Brand extension typically refers to moving into an adjacent category that shares some characteristics with the original, such as a shampoo brand launching conditioner. Brand stretching refers to a more significant move into a genuinely different category, such as a fashion brand launching financial services. In practice, the terms are often used interchangeably, and the more useful distinction is whether the brand’s core idea transfers credibly to the new space, regardless of how far the category move is.
Why do most brand stretching attempts fail?
Most brand stretching failures share a common cause: the decision was made on internal logic rather than customer logic. The brand team could construct a rationale for why the extension made sense from inside the business, but customers, who only experience the brand from the outside, could not see the connection or found it actively contradictory. The second most common cause is confusing demographic reach with brand permission. A brand that reaches a large audience does not automatically have permission to sell that audience anything.
How do you know if your brand has permission to stretch into a new category?
Start by defining your brand’s core idea without mentioning the product category. If you cannot do that, the brand may not have a transferable idea. Then ask whether that idea gives you something genuine to offer in the new category, not just the ability to compete, but a specific reason why your brand’s meaning is relevant there. Finally, test the stretch with existing customers before committing. Their reaction is the only reliable signal. Internal teams are poor evaluators because they understand the strategic rationale that customers will never see.
Can brand stretching damage the original brand?
Yes, and this is one of the most underestimated risks in brand extension decisions. A failed extension can create negative associations that carry back to the parent brand. More commonly, over-extension through excessive licensing or too many category moves can dilute the brand’s meaning until it stands for nothing in particular. Pierre Cardin is the most cited example of this pattern. The licensing revenue was real in the short term, but the long-term erosion of the brand’s premium positioning was also real and in the end more commercially significant.

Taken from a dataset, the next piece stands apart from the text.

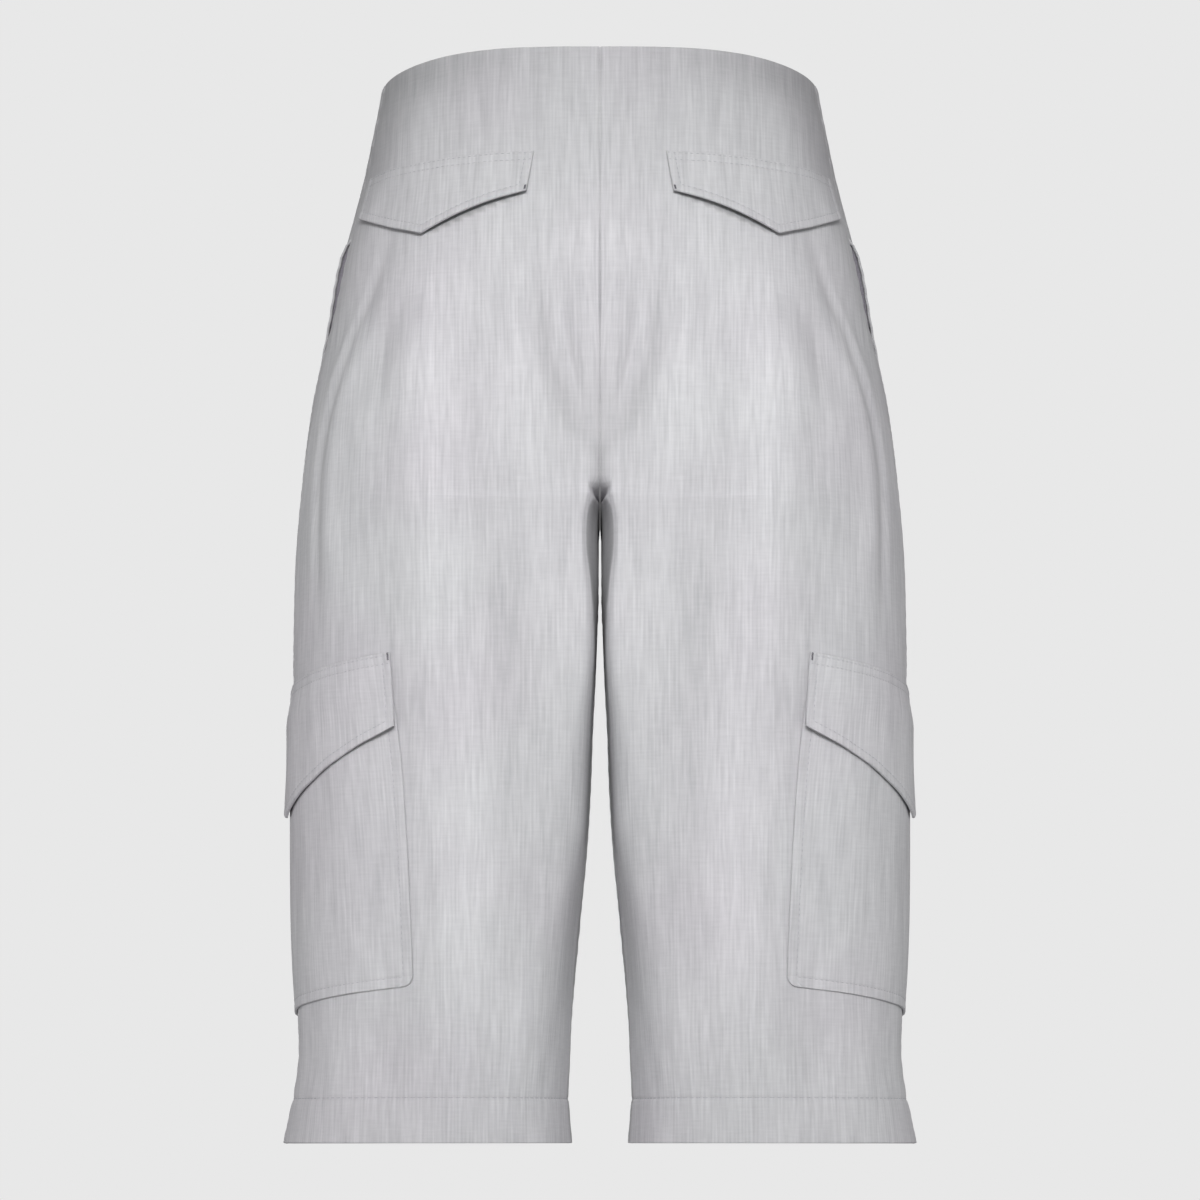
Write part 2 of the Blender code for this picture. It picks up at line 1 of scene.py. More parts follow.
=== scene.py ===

What role does brand architecture play in managing stretching risk?
Brand architecture is one of the most practical tools for managing the risk of brand stretching. A branded house approach, where the extension carries the full master brand name, maximises equity transfer but also maximises risk if the extension fails. A house of brands approach creates separation that protects the parent brand but limits equity transfer. Endorsed brands and sub-brands offer a middle ground, allowing the parent brand’s values to influence the extension while creating enough distance to manage risk. The right choice depends on how transferable the brand idea is and how much the new category’s risks could affect the parent brand’s core business.